Hong Kong DJ and promoter on Johnny Depp movie that inspired him to take risks

Cassady Winston, former owner of XXX Gallery, tells how the Jim Jarmusch cult classic Dead Man led to the launch of Hong Kong’s leading underground venue

Jim Jarmusch’s black-and-white, surrealist, postmodern western Dead Man (1995) tells the story of William Blake (played by Johnny Depp), a timid accountant who goes on the run after a shoot-out in a frontier town. He is left mortally wounded, but is helped by a Native American named Nobody, who believes the accountant to be a reincarnation of William Blake the poet. Event promoter and former owner of club XXX Gallery Cassady Winston, aka DJ Enso, explains how the film changed his life.

I saw Dead Man in a cinema in San Francisco in 1995 or 96, when I was 14 or 15. I was attending a programme called San Francisco Art and Film for Teens, where we watched and discussed films, both new ones and the classics, and went to art galleries on Fridays and Saturdays. The film had a huge impact on me and later led to the launch of the XXX Movie Club, where we screened a whole variety of films during the week.

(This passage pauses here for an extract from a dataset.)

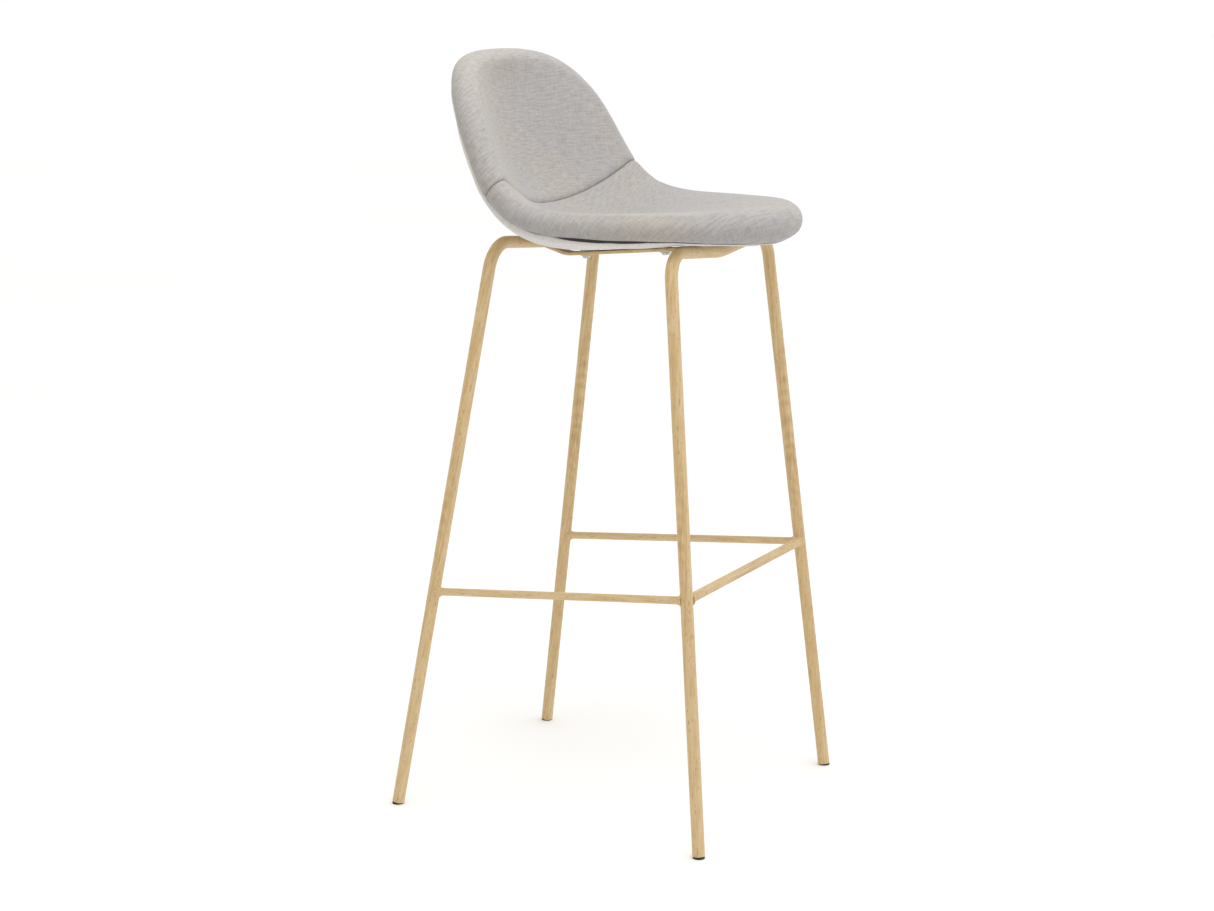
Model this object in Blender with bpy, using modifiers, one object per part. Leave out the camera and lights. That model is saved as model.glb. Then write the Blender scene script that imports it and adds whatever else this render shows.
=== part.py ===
"""Bar stool with footrest: an upholstered bucket seat on two bent tube hoops.

Metres, +Z up.  The floor is z = 0, the origin lies on the floor between the four feet,
the sitter faces -Y and the object is symmetric about X = 0.
"""
import math

import bpy
import bmesh
from mathutils import Matrix, Vector

OBJECT_NAME = "bar_stool"

# ---- fits -------------------------------------------------------------------
GAP = 0.0003                # clearance between pieces that touch on the real stool
LAYER_GAP = 0.0008          # the same between the curved layers of the seat
TUCK_ROOM = 0.0020          # room over the underside cover's edge, where the foam ends
LINING_ROOM = 0.0020        # between the underside cover, which hangs loose, and the shell
SHAFT_CLEARANCE = 0.0004    # radial play of a bolt in its holes

# ---- tube hoops: each is one bent tube, leg - cross run - leg ------------------
TUBE_RADIUS = 0.008
TUBE_WALL = 0.0015
TUBE_RESOLUTION = 4         # of the tube's round section
TUBE_SIDES = 2 * (TUBE_RESOLUTION + 2)
BEND_RADIUS = 0.033
HOOP_HEIGHT = 0.7445        # tube centre where leg and cross run would meet
HOOP_SAG = 0.0125           # how far the middle of the cross run lies below its ends
SAG_BEND_RADIUS = 0.150
FRONT_FOOT_X, FRONT_FOOT_Y = 0.2035, -0.2125
REAR_FOOT_X, REAR_FOOT_Y = 0.2045, 0.2275
FRONT_TOP_X, FRONT_TOP_Y = 0.1445, -0.1400
REAR_TOP_X, REAR_TOP_Y = 0.1405, 0.1105

# ---- footrest -------------------------------------------------------------------
FOOTREST_FRONT_Z = 0.3205
FOOTREST_REAR_Z = 0.2890
BAR_RADIUS = 0.006          # bar between the front legs
RAIL_RADIUS = 0.005         # rails between a front and a rear leg

# ---- glides pressed into the leg ends ----------------------------------------------
GLIDE_STAND = 0.0025        # how far along its axis a tube end stays above the floor
GLIDE_INSET = 0.0004        # the flange is this much smaller than the tube
GLIDE_RADIUS = TUBE_RADIUS - GLIDE_INSET
SPIGOT_LENGTH = 0.018
SPIGOT_PLAY = 0.00008       # between the spigot and the flats of the tube's bore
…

Especially in those days, and still a bit today, certain films really break me to the core. After I saw Dead Man, I fell apart for days. The thing that got to me was that William Blake is dead from the beginning
of the film. It’s a western, but it’s not really about violence, vengeance or any of these things. It’s about William Blake’s death and the path he has taken.

 

You could say the film is a journey, a microcosm, a whole lifetime in a second. It has weird pacing, like in a dream where you have experiences that feel like they last forever but they only take two minutes in reality. I came away from Dead Man thinking that we are really only on this planet for a split second. That realisation has driven a lot of the things I’ve done in my life. I like to take risks.

I also enjoyed other aspects of the film, especially its use of humour. Usually I’m not much of a fan of humour in an other­wise serious film, but this is an exception because the humour adds to its strange­ness. And it’s also perfect how well the emotional soundtrack – largely improvised by rock legend Neil Young – fits together with the rest of the film.

I love it when artists test the boundaries between genres, but also between the real and artificial, the true and false. In these liminal spaces, it seems this is where the interesting things happen

Dead Man is consciously aware of its own artifice in so many ways. When characters shoot each other, it’s unrealistic – it’s stylised and clearly artificial. It brings to the fore the way the film was made. That’s been a theme in a lot of the art, music and books I’ve liked: honest fakeness. [Paul] Cézanne is my favourite painter for that reason – he brought the surface to the fore.

I love it when artists test the boundaries between genres, but also between the real and artificial, the true and false. In these liminal spaces, it seems this is where the interesting things happen.

Ultimately, Dead Man inspired me to just lay it all out there and do what I want to do.